*Problem statement*
Quote the lines from the line holding "cad_parts[node].hide_render = cad_parts[node].hide_viewport" to the very end of the listing, exactly, and no others.

Stored items from a collection:
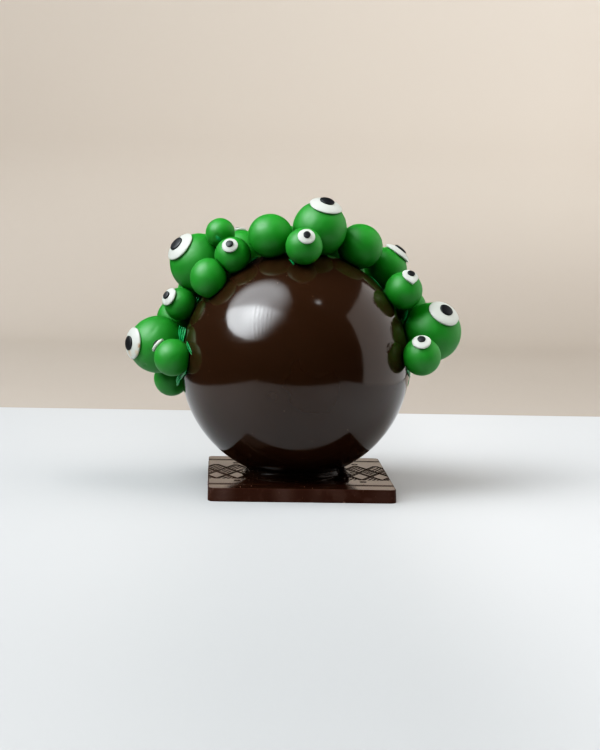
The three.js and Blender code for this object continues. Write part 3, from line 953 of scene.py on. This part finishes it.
def pressed_disc(middle, direction, inner, outer, radius, segments, seed, uneven, power, point=None):
    """A round-edged disc that follows a ball: its points and faces. Uneven is how far its outline
    strays from a circle, and a higher power makes its rim squarer. A point is drawn out of it."""
    level, up = side_axes(direction)
    turns = np.linspace(0, 2 * math.pi, segments, endpoint=False)
    draw = np.random.default_rng(seed)
    outline = np.ones(segments)
    for waves, strength in ((1, 0.5), (2, 1.0), (3, 0.7), (5, 0.25), (9, 0.1)):
        height = uneven * strength * math.sin(draw.uniform(1, 2))
        outline += height * np.cos(waves * turns + draw.uniform(0, 2 * math.pi))
    if point:
        apart = abs((turns - math.radians(point[0]) + math.pi) % (2 * math.pi) - math.pi)
        outline += 2 * point[1] * np.exp(-apart / 0.33)
    thick = outer - inner
    slope = draw.uniform(-1, 1, 2) * 0.07
    rows = []
    bends = np.linspace(0, math.pi, 33)[1:-1]
    for bend in bends:
        reach_share = math.sin(bend) ** (2 / power)
        rise = 0.5 + 0.5 * math.copysign(abs(math.cos(bend)) ** (2 / power), math.cos(bend))
        tilt = 1 + reach_share * (slope[0] * np.cos(turns) + slope[1] * np.sin(turns))
        far = inner + thick * rise * np.where(rise > 0.5, tilt, 1)
        away = np.arcsin(np.clip(radius / (inner + thick / 2), 0, 1)) * reach_share * outline
        around = np.outer(np.cos(turns), level) + np.outer(np.sin(turns), up)
        rows.append((np.cos(away)[:, None] * direction + np.sin(away)[:, None] * around) * far[:, None])
    points = np.concatenate([[direction * outer], *rows, [direction * inner]]) + middle
    faces = []
    for step in range(segments):
        after = (step + 1) % segments
        faces.append([0, 1 + step, 1 + after])
        for row in range(len(rows) - 1):
            a, b = 1 + row * segments, 1 + (row + 1) * segments
            faces.append([a + step, b + step, b + after, a + after])
        last = 1 + (len(rows) - 1) * segments
        faces.append([len(points) - 1, last + after, last + step])
    return points, faces


def eye_parts(bubble):
    """Direction, reach, underside and top of an eye's white and of its pupil, from their nodes."""
    number_name = bubble.name[-2:]
    found = []
    for node in (f"eye_white_{number_name}", f"pupil_{number_name}"):
        points = node_points(node)
        direction = unit(points.mean(0) - bubble.middle)
        away = points - bubble.middle
        far = np.linalg.norm(away, axis=1)
        reach = np.linalg.norm(away - np.outer(away @ direction, direction), axis=1).max()
        found.append((node, direction, reach, far.min(), far.max()))
    return found


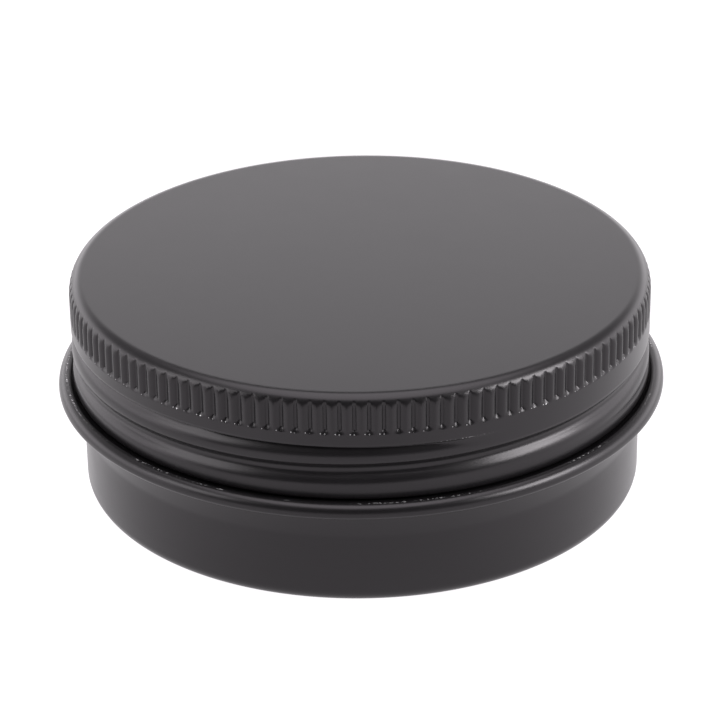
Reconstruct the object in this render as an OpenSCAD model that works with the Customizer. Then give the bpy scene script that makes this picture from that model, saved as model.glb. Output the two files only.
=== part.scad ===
// Screw-top tin for a small poured candle: a drawn tin body with a rolled bead and a
// rolled thread on its neck, a fluted drawn lid with the matching thread, and a foam liner.
// Millimetres, +Z up. The origin is on the axis, at the face that the tin stands on.
// The lid is drawn screwed down. Angles are counted from the front (-Y) towards +X.

/* [Overall] */
// Height of the closed tin
height = 25; // [23.5:0.5:32]
// Largest diameter, across the bead
bead_d = 68; // [56:0.5:90]
// Thickness of the drawn sheet
sheet = 0.35; // [0.25:0.01:0.42]

/* [Tin body] */
// Distance from the bead's edge in to the wall below it
body_inset = 2.7; // [2.2:0.1:3.2]
// Outer radius of the bottom corner
body_corner_r = 1.5; // [0.8:0.1:2.5]
// Height at which the bead is widest
bead_z = 12; // [10.5:0.05:13]
// Distance that the bead's bend takes inward
bead_r = 0.95; // [0.8:0.01:1.15]
// Height of the bead above its widest point
bead_rise = 1.15; // [0.95:0.05:1.4]
// Height of the bead below its widest point
bead_fall = 0.6; // [0.5:0.05:1]
// Depth of the ledge inside the bead, below the bead's top
ledge_drop = 0.25; // [0.15:0.05:0.5]
// Height of the cove that carries the wall out to the bead
cove_h = 3.2; // [2:0.1:4]
// Depth of the recessed panel in the base
base_recess = 0.5; // [0.3:0.05:1]
// Width of the ring that the tin stands on
foot_ring_w = 1.4; // [1:0.1:3]

/* [Lid] */
// Distance from the bead's edge in to the lid's outer face
lid_inset = 1.7; // [1.5:0.05:2.1]
// Distance that the top corner's bend takes inward
lid_corner_r = 1.4; // [0.8:0.1:2]
// Distance that the top corner's bend takes downward
lid_corner_h = 1.85; // [1.2:0.05:2.2]
// Height of the plain band's lower edge below the lid's top
band_drop = 5.7; // [5.2:0.1:6.4]
// Height of the plain hem at the lid's lower edge
hem_h = 1.05; // [0.4:0.05:1.3]

/* [Flutes] */
// Number of flutes round the lid
flute_count = 132; // [60:1:150]
// Share of the flutes' spacing that one flute takes
flute_share = 0.88; // [0.5:0.01:0.94]
// Depth of a flute
flute_depth = 0.32; // [0.15:0.01:0.36]
// Distance from the lid's top to the flutes' lower ends
flute_drop = 4.35; // [3.2:0.05:4.8]
// Extra wall inside the fluted band, where the sheet is pressed in
flute_backing = 0.25; // [0.15:0.01:0.35]

/* [Thread] */
// Rise of the lid in one turn
pitch = 3.2; // [2.6:0.1:4]
// Depth of the groove rolled into the lid
groove_depth = 0.7; // [0.55:0.01:0.9]
// Height of the flat on the lid's thread crest
crest_flat = 0.4; // [0.3:0.05:0.6]
// Height of the steep flank under the crest
lower_flank = 0.85; // [0.7:0.05:1]
// Height of the easy flank above the crest
upper_flank = 1.4; // [1.1:0.05:1.6]
// Distance from the plain band's edge down to the crest's lower edge, at the front
crest_drop = 1.9; // [1.5:0.05:2.3]
// Angle over which a groove or ridge runs out at its end
run_out = 28; // [15:1:45]

/* [Liner] */
// Thickness of the foam liner inside the lid
liner_t = 1.15; // [0.8:0.05:1.5]

/* [Fits] */
// Radial gap between the lid's thread and the neck's thread
thread_gap = 0.3; // [0.2:0.01:0.36]
// Gap under the lid's hem, above the ledge inside the bead
hem_gap = 0.25; // [0.2:0.05:0.5]
// Gap above and below the liner
liner_gap = 0.05; // [0.03:0.01:0.1]

/* [Hidden] */
$fn = 96;
coating = "#2b2a2c";
foam = "#e9e6df";

// Largest step along a bend's arc, and the grid of the two threaded walls
arc_step = 15;
thread_sides = 72;
thread_row_h = 0.44;
// How far a threaded wall runs into the plain wall above and below it
lap = 0.12;
// How far a threaded wall stays inside the faces of those plain walls
skin = 0.04;

// Lid
lid_r = bead_d / 2 - lid_inset;
lid_bore_r = lid_r - sheet;
ledge_z = bead_z + bead_rise - ledge_drop;
hem_z = ledge_z + hem_gap;
thread_low = hem_z + hem_h;
thread_high = height - band_drop;
thread_edge_low = 0.7;
thread_edge_high = 0.3;
ceiling_z = height - sheet;
flute_bore_r = lid_bore_r - flute_backing;
flute_low = height - flute_drop;
flute_high = height - lid_corner_h;
flute_w = flute_share * 2 * PI * lid_r / flute_count;

// Neck: the lid's grooves stand inward to lid_tip_r, and the neck's root clears them
lid_tip_r = lid_bore_r - groove_depth;
root_r = lid_tip_r - thread_gap;
ridge_h = lid_bore_r - thread_gap - root_r;
ridge_flat = 0.45;
ridge_flank = 0.6;
// Height of the ridge's middle above the lower edge of the lid's crest
ridge_seat = 0.3;
ridge_half_h = ridge_flat / 2 + ridge_flank;
// Plain neck left below and above the ridge
ridge_foot_gap = 0.75;
ridge_top_gap = 0.25;
rim_top = ceiling_z - 2 * liner_gap - liner_t;
curl_r = 0.45;
curl_centre_r = root_r - curl_r;
curl_z = rim_top - curl_r;
throat_r = curl_centre_r - curl_r;
neck_fillet_r = 0.4;
shoulder_h = 0.9;
curl_lead = 0.3;
shoulder_z = curl_z - curl_r - shoulder_h - curl_lead;
neck_low = ledge_z + neck_fillet_r;

// Body
body_r = bead_d / 2 - body_inset;
bead_centre_r = bead_d / 2 - bead_r;
// The bead's two faces run down to the ledge at these angles
bead_end = 180 - asin((bead_rise - ledge_drop) / bead_rise);
bead_bore_end = 180 - asin((bead_rise - ledge_drop - sheet) / (bead_rise - sheet));
cove_share = 0.45;
cove_r = body_r + cove_share * (bead_centre_r - body_r);
cove_top = bead_z - bead_fall;
cove_bend_r = 0.8;
panel_r = body_r - body_corner_r - foot_ring_w;
panel_step = 0.6;

// Liner: it clears the lid's inner corner
liner_side_gap = 0.1;
liner_r = lid_r - lid_corner_r - liner_side_gap;

// 0 below x = 0, 1 above x = 1, smooth between
function smooth(x) = let(c = min(max(x, 0), 1)) c * c * (3 - 2 * c);
// Height of the crest's lower edge at an angle counted on through whole turns
crest_front_z = thread_high - crest_drop;
function crest_z(a) = crest_front_z + pitch * a / 360;
// Whole turns, each way, that can reach the thread
turns = ceil((thread_high - thread_low) / pitch) + 1;

// The lid's wall fills out to the crest: steep from below, and easing out from the groove above
function crest_fill(s) = s < 0 ? 1 - smooth(-s / lower_flank)
    : let(t = min(max((crest_flat + upper_flank - s) / upper_flank, 0), 1)) 1 - (1 - t) * (1 - t);
// Past the groove's start, the wall above the crest stays plain
function plain_above(a, z) = z > crest_z(a) ? smooth(a / run_out) : 0;
function lid_fill(a, z) = max(crest_fill(z - crest_z(a)), plain_above(a, z));
function lid_window(z) =
    smooth((z - thread_low) / thread_edge_low) * smooth((thread_high - z) / thread_edge_high);
function lid_wall(a, z) = lid_r
    - groove_depth * lid_window(z) * (1 - max([for (k = [-turns:turns]) lid_fill(a + 360 * k, z)]));

// The neck's ridge follows the lid's crest, from above the ledge to below the band's edge
ridge_low_z = neck_low + lap + ridge_foot_gap + ridge_half_h - ridge_seat;
ridge_high_z = thread_high - lap - ridge_top_gap - ridge_half_h - ridge_seat;
ridge_start = 360 * (ridge_low_z - crest_front_z) / pitch;
ridge_end = 360 * (ridge_high_z - crest_front_z) / pitch;
function ridge_on(a) = smooth((a - ridge_start) / run_out) * smooth((ridge_end - a) / run_out);
function hump(s) = 1 - smooth((abs(s) - ridge_flat / 2) / ridge_flank);
function neck_rise(a, z) = ridge_on(a) * hump(z - crest_z(a) - ridge_seat);
function neck_wall(a, z) = root_r
    + ridge_h * max([for (k = [-turns:turns]) neck_rise(a + 360 * k, z)]);

// Points of an oval bend from angle a0 to a1, as [radius, height], and of a round one
function bend(c, in, up, a0, a1) = let(n = ceil(abs(a1 - a0) / arc_step))
    [for (i = [0:n]) let(a = a0 + (a1 - a0) * i / n) c + [in * cos(a), up * sin(a)]];
function arc(c, r, a0, a1) = bend(c, r, r, a0, a1);

// Two triangles of a face whose corners run counter-clockwise seen from outside
function quad(a, b, c, d) = [[a, c, b], [a, d, c]];

// A closed sheet wall between two heights. Its outer face follows wall(angle, height), and
// its inner face lies a sheet's thickness inside that.
module threaded_wall(low, high, wall) {
    n = thread_sides;
    steps = ceil((high - low) / thread_row_h);
    m = (steps + 1) * n;
    heights = [for (j = [0:steps]) low + (high - low) * j / steps];
    function ring(inset) = [
        for (z = heights) for (i = [0:n - 1])
            let(a = 360 * i / n - 180, r = wall(a, z) - inset) [r * sin(a), -r * cos(a), z]
    ];
    polyhedron(
        concat(ring(skin), ring(sheet - skin)),
        [for (i = [0:n - 1]) let(k = (i + 1) % n) each concat(
            [for (j = [0:n:m - 2 * n]) each concat(
                quad(j + i, j + k, j + n + k, j + n + i),
                quad(m + j + k, m + j + i, m + j + n + i, m + j + n + k))],
            quad(m + i, m + k, k, i),
            quad(m - n + i, m - n + k, 2 * m - n + k, 2 * m - n + i))]);
}

// Drawn body up to the foot of the neck: base panel, foot ring, wall, cove, bead and ledge
module body_shell() {
    rotate_extrude() polygon(concat(
        [[0, base_recess], [panel_r - panel_step, base_recess], [panel_r, 0]],
        arc([body_r - body_corner_r, body_corner_r], body_corner_r, -90, 0),
        [[body_r, cove_top - cove_h]],
        arc([cove_r + cove_bend_r, cove_top - cove_bend_r], cove_bend_r, 180, 90),
        bend([bead_centre_r, bead_z], bead_r, bead_fall, -90, 0),
        bend([bead_centre_r, bead_z], bead_r, bead_rise, arc_step, bead_end),
        arc([root_r + neck_fillet_r, ledge_z + neck_fillet_r], neck_fillet_r, 270, 180),
        [[root_r, neck_low + lap], [root_r - sheet, neck_low + lap]],
        arc([root_r + neck_fillet_r, ledge_z + neck_fillet_r], neck_fillet_r + sheet, 180, 270),
        bend([bead_centre_r, bead_z], bead_r - sheet, bead_rise - sheet, bead_bore_end, arc_step),
        bend([bead_centre_r, bead_z], bead_r - sheet, bead_fall - min(sheet, bead_fall / 2), 0, -90),
        arc([cove_r + cove_bend_r, cove_top - cove_bend_r], cove_bend_r + sheet, 90, 180),
        [[body_r - sheet, cove_top - cove_h]],
        arc([body_r - body_corner_r, body_corner_r], body_corner_r - sheet, 0, -90),
        [[panel_r, sheet], [panel_r - panel_step, base_recess + sheet], [0, base_recess + sheet]]
    ));
}

// Top of the neck: the wall draws in to the throat and rolls out into the rim's curl
module neck_rim() {
    rotate_extrude() polygon(concat(
        [[root_r, thread_high - lap], [root_r, shoulder_z], [throat_r + sheet, shoulder_z + shoulder_h]],
        arc([curl_centre_r, curl_z], curl_r, -acos(-(curl_r - sheet) / curl_r), 180),
        [[throat_r, shoulder_z + shoulder_h], [root_r - sheet, shoulder_z],
         [root_r - sheet, thread_high - lap]]
    ));
}

module tin_body() {
    color(coating) union() {
        body_shell();
        threaded_wall(neck_low, thread_high, function(a, z) neck_wall(a, z));
        neck_rim();
    }
}

// Top of the lid and its rounded corner, down to the upper ends of the flutes
module lid_top() {
    corner = [lid_r - lid_corner_r, flute_high];
    corner_bore_r = lid_corner_r - sheet;
    rotate_extrude() polygon(concat(
        [[0, height]],
        bend(corner, lid_corner_r, lid_corner_h, 90, 0),
        [[flute_bore_r, flute_high]],
        bend(corner, corner_bore_r, lid_corner_h - sheet,
             acos((flute_bore_r - corner[0]) / corner_bore_r), 90),
        [[0, ceiling_z]]
    ));
}

// Band of pressed flutes that the fingers grip, with a rib between two flutes at the front
module fluted_band() {
    translate([0, 0, flute_low]) linear_extrude(flute_high - flute_low) difference() {
        circle(r = lid_r);
        circle(r = flute_bore_r);
        for (i = [0:flute_count - 1])
            rotate(360 * (i + 0.5) / flute_count)
                translate([0, lid_r]) polygon([[0, -flute_depth], [flute_w, flute_depth], [-flute_w, flute_depth]]);
    }
}

// Plain band between the flutes and the thread
module plain_band() {
    rotate_extrude() polygon([
        [lid_r, thread_high - lap], [lid_r, flute_low], [flute_bore_r, flute_low],
        [lid_bore_r, flute_low - flute_backing], [lid_bore_r, thread_high - lap]
    ]);
}

// Plain hem below the thread, with rounded edges
module lid_hem() {
    hem_mid_r = lid_r - sheet / 2;
    rotate_extrude() polygon(concat(
        arc([hem_mid_r, hem_z + sheet / 2], sheet / 2, -180, 0),
        [[lid_r, thread_low + lap], [lid_bore_r, thread_low + lap]]
    ));
}

module lid_shell() {
    color(coating) union() {
        lid_top();
        fluted_band();
        plain_band();
        threaded_wall(thread_low, thread_high, function(a, z) lid_wall(a, z));
        lid_hem();
    }
}

module lid_liner() {
    color(foam) translate([0, 0, rim_top + liner_gap]) cylinder(r = liner_r, h = liner_t);
}

tin_body();
lid_shell();
lid_liner();
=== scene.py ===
"""A screw-top candle tin: drawn and rolled tin body, fluted lid and foam liner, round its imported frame.

The lid and the body are spun from a section of the sheet, and then Geometry Nodes press the flutes
and roll the threads into both faces of the sheet. Sizes are in metres, angles in radians. Angles
round the axis are counted from the front (-Y) towards +X.
"""
import math

import bpy
from bpy.props import FloatProperty, FloatVectorProperty, IntProperty, PointerProperty
from mathutils import Matrix, Vector


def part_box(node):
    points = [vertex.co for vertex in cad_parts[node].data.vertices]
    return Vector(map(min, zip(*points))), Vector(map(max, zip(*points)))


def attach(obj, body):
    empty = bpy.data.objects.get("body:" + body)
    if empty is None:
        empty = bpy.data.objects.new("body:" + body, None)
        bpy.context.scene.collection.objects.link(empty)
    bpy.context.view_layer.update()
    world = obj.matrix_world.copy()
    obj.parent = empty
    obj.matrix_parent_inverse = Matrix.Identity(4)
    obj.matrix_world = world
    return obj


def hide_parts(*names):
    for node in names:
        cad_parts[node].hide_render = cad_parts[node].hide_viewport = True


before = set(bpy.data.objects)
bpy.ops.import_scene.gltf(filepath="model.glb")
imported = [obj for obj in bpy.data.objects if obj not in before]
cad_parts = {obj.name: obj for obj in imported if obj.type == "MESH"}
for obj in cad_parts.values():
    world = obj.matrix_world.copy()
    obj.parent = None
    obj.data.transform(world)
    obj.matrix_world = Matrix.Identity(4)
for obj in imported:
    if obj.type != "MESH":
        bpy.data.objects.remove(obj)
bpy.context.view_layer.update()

bl_info = {
    "name": "Candle Tin",
    "version": (1, 0, 0),
    "blender": (4, 5, 0),
    "location": "View3D > Sidebar > Candle Tin",
    "description": "Builds a screw-top candle tin with rolled threads, pressed flutes and a foam liner",
    "category": "Object",
}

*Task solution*
        cad_parts[node].hide_render = cad_parts[node].hide_viewport = True


before = set(bpy.data.objects)
bpy.ops.import_scene.gltf(filepath="model.glb")
imported = [obj for obj in bpy.data.objects if obj not in before]
cad_parts = {obj.name: obj for obj in imported if obj.type == "MESH"}
for obj in cad_parts.values():
    world = obj.matrix_world.copy()
    obj.parent = None
    obj.data.transform(world)
    obj.matrix_world = Matrix.Identity(4)
for obj in imported:
    if obj.type != "MESH":
        bpy.data.objects.remove(obj)
bpy.context.view_layer.update()

bl_info = {
    "name": "Candle Tin",
    "version": (1, 0, 0),
    "blender": (4, 5, 0),
    "location": "View3D > Sidebar > Candle Tin",
    "description": "Builds a screw-top candle tin with rolled threads, pressed flutes and a foam liner",
    "category": "Object",
}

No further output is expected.